Regional and local strategies should consider key economic policies including:
- Skills, where RDAs will in future work with the local authority Leaders’ Boards, sub-regional partnerships and further education providers, to articulate business demand in a regional skills strategy;
- Innovation, where RDAs will help bring universities and businesses together to collaborate and will channel resources into support for pre-commercial technologies and local science and innovation working closely with bodies like the Technology Strategy Board;
- Employment, where regional, city and local action can boost job opportunities and provide the effective transport links, the accessible child care, and other support on the ground to help people get into, and progress, in work;
- Infrastructure, where clarity from regional, city, and local partners can provide the certainty businesses need to make the long-term investments in transport, utilities, broadband networks, and housing which underpin growth;
- Finance for growth, where RDAs will support the effective and coherent investment of public-private funds such as the Innovation Investment Fund; and
- Potential growth sectors, where regions, cities and localities should work to remove barriers to growth for key sectors in their areas.
Places should focus on their particular strengths, not try to replicate the full range of nationally important sectors in every area. Investment should reinforce clustering effects driven by local and regional geography, commercial and university strengths, not try to develop such clusters from scratch. Evidence suggests that attempts by public authorities to create new clusters are almost invariably unsuccessful. Instead, any measures to promote clusters should support market developments.
The Government has an economic objective to raise the rate of sustainable economic growth6, with all nations, regions, localities and neighbourhoods performing to their full economic potential.
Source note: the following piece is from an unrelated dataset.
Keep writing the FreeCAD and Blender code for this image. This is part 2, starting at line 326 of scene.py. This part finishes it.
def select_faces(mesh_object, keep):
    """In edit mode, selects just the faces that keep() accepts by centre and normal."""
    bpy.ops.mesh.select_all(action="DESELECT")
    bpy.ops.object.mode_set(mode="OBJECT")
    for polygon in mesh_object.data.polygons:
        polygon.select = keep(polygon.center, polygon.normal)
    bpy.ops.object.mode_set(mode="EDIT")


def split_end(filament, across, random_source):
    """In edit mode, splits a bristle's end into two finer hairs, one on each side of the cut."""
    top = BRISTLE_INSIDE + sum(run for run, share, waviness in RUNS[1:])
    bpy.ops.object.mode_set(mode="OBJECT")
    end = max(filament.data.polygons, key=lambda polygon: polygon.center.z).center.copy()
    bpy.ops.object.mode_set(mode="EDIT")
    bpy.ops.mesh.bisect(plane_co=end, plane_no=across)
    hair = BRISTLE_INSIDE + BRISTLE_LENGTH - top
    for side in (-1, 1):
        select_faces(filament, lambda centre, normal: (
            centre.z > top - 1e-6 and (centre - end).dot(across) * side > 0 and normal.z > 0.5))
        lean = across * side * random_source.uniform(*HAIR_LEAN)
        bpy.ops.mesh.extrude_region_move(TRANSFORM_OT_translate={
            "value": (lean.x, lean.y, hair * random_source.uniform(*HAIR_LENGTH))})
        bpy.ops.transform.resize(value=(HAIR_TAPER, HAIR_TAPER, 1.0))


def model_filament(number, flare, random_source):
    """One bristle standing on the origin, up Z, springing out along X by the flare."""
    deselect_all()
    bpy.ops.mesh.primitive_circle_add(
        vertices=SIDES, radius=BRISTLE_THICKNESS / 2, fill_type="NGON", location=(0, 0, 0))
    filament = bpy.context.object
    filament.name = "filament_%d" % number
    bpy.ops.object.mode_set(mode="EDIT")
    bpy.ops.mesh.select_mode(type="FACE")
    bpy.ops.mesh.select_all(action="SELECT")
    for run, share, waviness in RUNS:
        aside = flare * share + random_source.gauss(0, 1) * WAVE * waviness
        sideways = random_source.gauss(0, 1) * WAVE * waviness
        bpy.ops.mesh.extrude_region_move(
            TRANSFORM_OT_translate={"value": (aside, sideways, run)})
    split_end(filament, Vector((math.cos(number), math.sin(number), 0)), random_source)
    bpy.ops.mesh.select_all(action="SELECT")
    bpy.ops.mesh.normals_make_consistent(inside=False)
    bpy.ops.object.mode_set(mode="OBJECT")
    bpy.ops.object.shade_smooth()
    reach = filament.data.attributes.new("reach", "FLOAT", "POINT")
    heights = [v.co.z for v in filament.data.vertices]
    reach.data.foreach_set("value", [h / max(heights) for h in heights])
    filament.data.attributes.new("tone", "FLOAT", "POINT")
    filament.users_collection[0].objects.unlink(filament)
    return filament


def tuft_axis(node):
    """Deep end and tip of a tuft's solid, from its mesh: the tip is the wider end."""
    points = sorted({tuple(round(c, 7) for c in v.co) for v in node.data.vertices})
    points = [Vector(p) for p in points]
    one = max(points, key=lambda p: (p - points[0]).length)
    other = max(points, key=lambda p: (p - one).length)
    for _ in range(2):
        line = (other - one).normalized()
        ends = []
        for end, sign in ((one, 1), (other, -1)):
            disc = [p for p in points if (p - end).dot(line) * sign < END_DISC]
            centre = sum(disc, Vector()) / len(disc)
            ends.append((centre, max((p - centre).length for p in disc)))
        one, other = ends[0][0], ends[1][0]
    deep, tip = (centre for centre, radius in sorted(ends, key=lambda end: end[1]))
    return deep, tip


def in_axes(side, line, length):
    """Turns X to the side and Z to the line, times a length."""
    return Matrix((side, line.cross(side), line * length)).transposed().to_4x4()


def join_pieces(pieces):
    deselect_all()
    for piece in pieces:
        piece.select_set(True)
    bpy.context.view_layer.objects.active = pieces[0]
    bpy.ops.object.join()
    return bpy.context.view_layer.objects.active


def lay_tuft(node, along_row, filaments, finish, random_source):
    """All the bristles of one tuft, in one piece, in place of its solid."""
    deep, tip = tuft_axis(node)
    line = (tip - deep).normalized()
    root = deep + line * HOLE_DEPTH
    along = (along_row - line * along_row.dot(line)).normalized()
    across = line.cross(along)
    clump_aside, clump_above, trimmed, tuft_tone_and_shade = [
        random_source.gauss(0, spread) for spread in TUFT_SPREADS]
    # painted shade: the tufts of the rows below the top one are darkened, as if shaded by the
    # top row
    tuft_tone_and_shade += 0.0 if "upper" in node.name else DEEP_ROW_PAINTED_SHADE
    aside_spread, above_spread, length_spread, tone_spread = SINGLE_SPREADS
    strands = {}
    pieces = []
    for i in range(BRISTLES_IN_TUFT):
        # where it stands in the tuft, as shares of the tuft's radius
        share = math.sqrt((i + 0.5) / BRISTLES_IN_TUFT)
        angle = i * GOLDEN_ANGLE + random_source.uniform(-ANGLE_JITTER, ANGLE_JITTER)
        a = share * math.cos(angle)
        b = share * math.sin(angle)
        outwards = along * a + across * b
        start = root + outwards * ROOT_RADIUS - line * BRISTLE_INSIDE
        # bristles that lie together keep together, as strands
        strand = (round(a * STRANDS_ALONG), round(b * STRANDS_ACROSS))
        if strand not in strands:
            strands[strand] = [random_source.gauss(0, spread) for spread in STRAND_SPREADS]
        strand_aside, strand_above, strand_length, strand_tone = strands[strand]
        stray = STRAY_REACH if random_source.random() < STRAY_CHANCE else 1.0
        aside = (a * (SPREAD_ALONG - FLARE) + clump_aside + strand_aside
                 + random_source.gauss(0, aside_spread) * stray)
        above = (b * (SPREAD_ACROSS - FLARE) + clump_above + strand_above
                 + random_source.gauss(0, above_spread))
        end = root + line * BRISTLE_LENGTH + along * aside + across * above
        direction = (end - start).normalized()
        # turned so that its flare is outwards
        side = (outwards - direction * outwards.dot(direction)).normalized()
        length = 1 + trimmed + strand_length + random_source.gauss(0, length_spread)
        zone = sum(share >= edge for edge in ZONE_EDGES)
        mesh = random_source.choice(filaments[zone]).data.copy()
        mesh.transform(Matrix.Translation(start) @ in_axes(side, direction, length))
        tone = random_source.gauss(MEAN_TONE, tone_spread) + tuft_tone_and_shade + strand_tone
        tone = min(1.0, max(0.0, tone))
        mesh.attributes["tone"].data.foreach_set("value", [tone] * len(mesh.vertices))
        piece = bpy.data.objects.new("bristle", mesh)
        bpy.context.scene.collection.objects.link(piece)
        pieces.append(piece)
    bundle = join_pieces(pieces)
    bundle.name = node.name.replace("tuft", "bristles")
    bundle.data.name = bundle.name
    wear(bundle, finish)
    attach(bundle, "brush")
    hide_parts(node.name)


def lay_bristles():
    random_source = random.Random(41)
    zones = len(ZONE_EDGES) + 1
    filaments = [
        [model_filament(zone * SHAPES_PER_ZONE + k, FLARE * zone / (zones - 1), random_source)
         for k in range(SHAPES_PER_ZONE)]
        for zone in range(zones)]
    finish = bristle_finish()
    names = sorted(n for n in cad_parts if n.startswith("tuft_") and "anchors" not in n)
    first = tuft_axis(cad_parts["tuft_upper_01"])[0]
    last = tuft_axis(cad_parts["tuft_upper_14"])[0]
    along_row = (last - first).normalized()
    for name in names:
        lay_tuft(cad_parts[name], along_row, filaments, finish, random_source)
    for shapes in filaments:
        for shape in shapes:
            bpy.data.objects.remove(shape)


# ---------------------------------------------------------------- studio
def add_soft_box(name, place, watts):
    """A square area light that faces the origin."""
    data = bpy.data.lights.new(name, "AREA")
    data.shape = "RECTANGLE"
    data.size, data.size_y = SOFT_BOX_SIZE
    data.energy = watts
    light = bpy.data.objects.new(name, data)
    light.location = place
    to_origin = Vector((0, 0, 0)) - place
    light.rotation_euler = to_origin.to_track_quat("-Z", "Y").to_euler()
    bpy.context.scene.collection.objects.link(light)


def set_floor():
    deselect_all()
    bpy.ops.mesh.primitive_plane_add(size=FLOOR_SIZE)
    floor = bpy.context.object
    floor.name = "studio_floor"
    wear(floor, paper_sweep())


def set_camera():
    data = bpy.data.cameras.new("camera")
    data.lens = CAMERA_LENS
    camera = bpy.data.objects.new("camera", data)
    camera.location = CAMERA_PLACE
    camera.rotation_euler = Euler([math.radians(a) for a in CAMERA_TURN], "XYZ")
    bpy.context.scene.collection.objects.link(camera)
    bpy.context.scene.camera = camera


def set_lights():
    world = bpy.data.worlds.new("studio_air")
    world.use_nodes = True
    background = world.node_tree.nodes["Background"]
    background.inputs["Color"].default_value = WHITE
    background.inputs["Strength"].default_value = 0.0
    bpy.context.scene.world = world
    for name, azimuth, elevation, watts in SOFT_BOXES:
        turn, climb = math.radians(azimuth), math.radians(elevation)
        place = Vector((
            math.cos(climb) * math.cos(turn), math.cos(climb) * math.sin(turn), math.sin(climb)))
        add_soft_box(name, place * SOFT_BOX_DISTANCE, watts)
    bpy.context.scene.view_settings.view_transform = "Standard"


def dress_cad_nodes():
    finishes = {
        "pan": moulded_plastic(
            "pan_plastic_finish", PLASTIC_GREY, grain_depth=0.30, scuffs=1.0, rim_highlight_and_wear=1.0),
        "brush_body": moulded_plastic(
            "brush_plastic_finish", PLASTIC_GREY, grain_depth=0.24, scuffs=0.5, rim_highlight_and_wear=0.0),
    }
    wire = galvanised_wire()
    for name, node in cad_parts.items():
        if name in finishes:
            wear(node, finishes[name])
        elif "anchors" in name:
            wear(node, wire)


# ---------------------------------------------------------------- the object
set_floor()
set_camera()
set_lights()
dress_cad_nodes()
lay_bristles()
The Government also has specific objectives to increase employment (including among disadvantaged groups and in the most deprived areas), and to increase the economic performance of all English regions and reduce the gap in growth rates between regions.
Industrial policy is devolved in Scotland, Wales and Northern Ireland. This framework only applies within England. However, the Government will work with the Devolved Administrations to co-ordinate its approach, particularly regarding investments of national strategic importance.
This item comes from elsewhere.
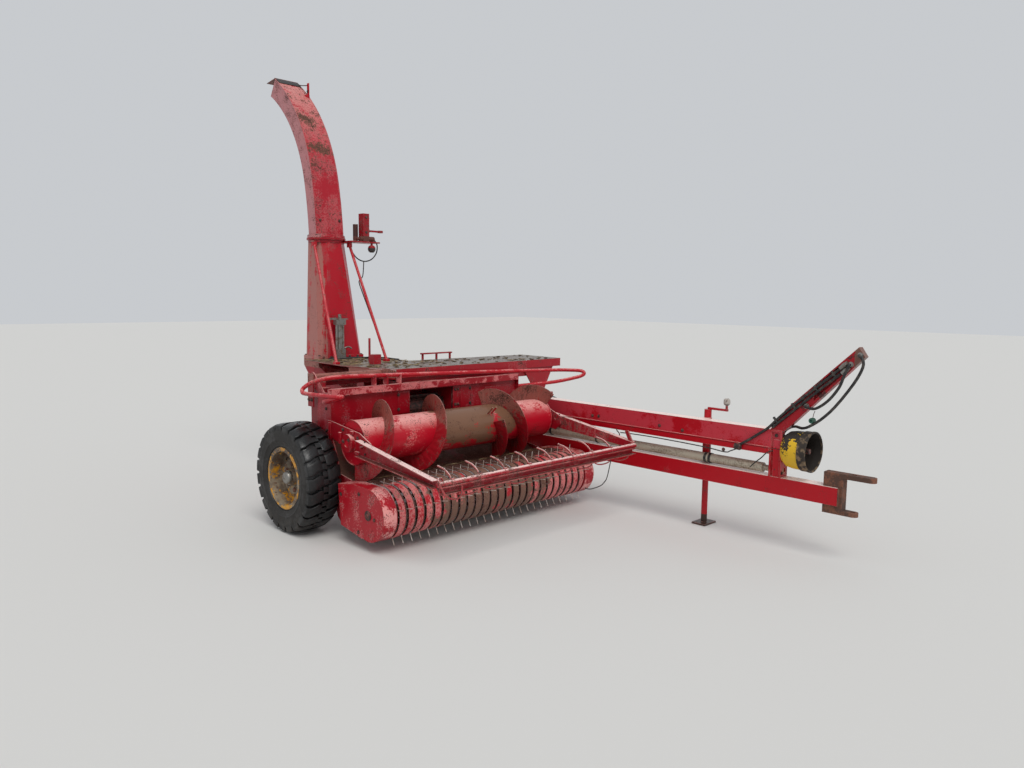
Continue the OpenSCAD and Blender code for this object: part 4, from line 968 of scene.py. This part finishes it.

Industrial policy will need to be seen in a wider, strategic way at sub-regional and local levels. This means that local authorities need to consider the market impacts of local procurement, local authority regulatory roles, and the quality of public service delivery. For example, the quality of local services like schools, the availability of housing, or the quality of the local environment may influence where a business locates; business perception of how local authorities fulfil their regulatory functions such as planning, building regulations, or environmental health can be a factor in whether markets grow; and how public bodies use their roles as customers and employers can drive up innovation and skills in developing sectors. In future, the Government expects sub-regional and local economic development partners to consider how the actions of public sector bodies in all these respects are affecting economic growth and employment.
Chapter 5 sets out the roles of different spatial levels in providing support, where appropriate, for the Government’s current sectors targeted for intervention: digital economy; low carbon technologies; life sciences; advanced manufacturing; and the creative industries. In addition, the Government is taking forward work in a number of other sectors including tourism.
Business Link should prioritise the following services:
- helping business to take advantage of the opportunities available coming out of the recession;
- targeted intensive assistance;
- pre-start-up and start-up support;
- advice to help SMEs ensure prompt payment from their buyers through better credit management; and
- support for businesses facing difficulty accessing the finance they need: the financial intermediary service.
But the evidence base for the required trade-offs between economic and social and environmental objectives remains unclear and essentially political.